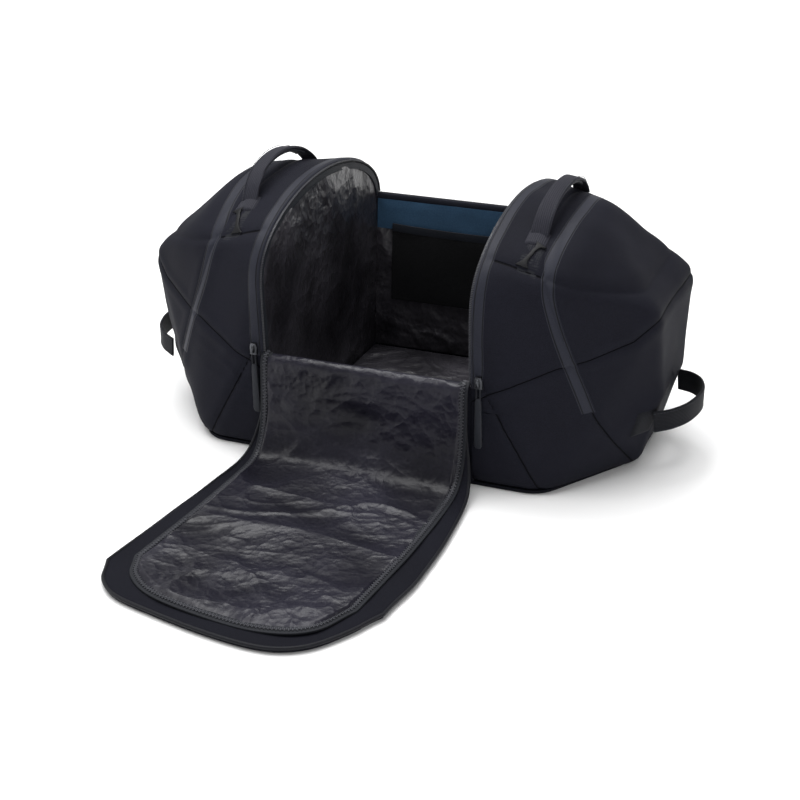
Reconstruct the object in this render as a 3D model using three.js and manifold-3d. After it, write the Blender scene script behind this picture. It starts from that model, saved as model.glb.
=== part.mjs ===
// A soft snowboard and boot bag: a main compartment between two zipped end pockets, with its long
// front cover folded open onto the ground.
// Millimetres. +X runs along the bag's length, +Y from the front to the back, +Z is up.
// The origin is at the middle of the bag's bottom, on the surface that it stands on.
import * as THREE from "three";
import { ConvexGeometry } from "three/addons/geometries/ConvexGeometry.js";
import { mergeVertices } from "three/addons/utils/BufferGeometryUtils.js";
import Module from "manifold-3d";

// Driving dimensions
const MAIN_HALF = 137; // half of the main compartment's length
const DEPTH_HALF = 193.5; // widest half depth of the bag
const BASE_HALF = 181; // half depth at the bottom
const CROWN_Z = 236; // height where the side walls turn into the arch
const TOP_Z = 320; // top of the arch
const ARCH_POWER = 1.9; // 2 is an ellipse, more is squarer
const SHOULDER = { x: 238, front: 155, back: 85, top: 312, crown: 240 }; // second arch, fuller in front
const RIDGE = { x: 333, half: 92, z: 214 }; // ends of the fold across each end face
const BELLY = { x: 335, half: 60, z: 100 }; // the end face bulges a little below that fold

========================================

*The exercise:* Restate the whole listing exactly, leaving out nothing.

*Result:*
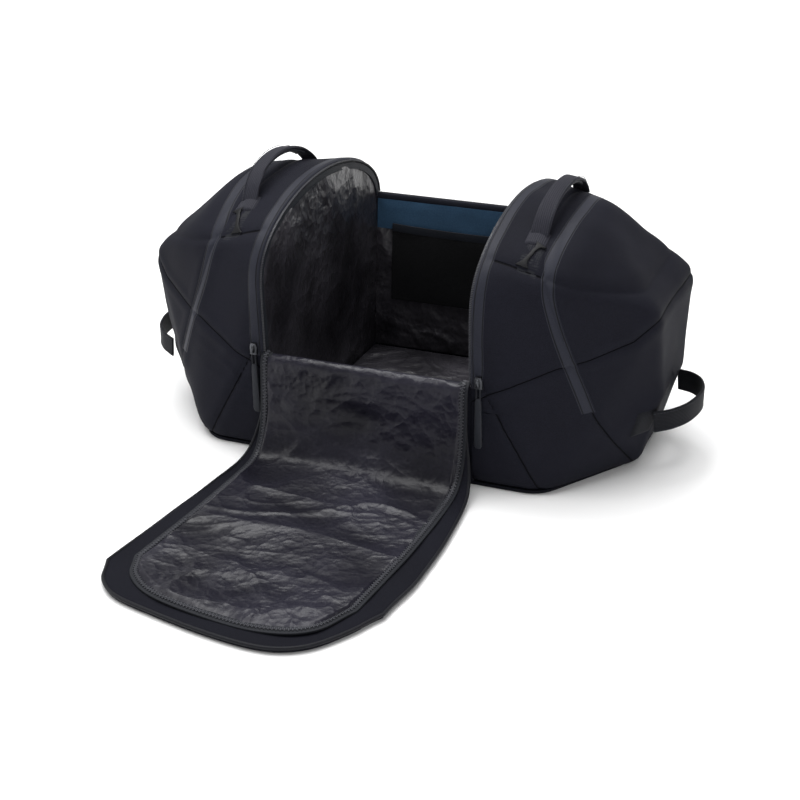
Reconstruct the object in this render as a 3D model using three.js and manifold-3d. After it, write the Blender scene script behind this picture. It starts from that model, saved as model.glb.
=== part.mjs ===
// A soft snowboard and boot bag: a main compartment between two zipped end pockets, with its long
// front cover folded open onto the ground.
// Millimetres. +X runs along the bag's length, +Y from the front to the back, +Z is up.
// The origin is at the middle of the bag's bottom, on the surface that it stands on.
import * as THREE from "three";
import { ConvexGeometry } from "three/addons/geometries/ConvexGeometry.js";
import { mergeVertices } from "three/addons/utils/BufferGeometryUtils.js";
import Module from "manifold-3d";

// Driving dimensions
const MAIN_HALF = 137; // half of the main compartment's length
const DEPTH_HALF = 193.5; // widest half depth of the bag
const BASE_HALF = 181; // half depth at the bottom
const CROWN_Z = 236; // height where the side walls turn into the arch
const TOP_Z = 320; // top of the arch
const ARCH_POWER = 1.9; // 2 is an ellipse, more is squarer
const SHOULDER = { x: 238, front: 155, back: 85, top: 312, crown: 240 }; // second arch, fuller in front
const RIDGE = { x: 333, half: 92, z: 214 }; // ends of the fold across each end face
const BELLY = { x: 335, half: 60, z: 100 }; // the end face bulges a little below that fold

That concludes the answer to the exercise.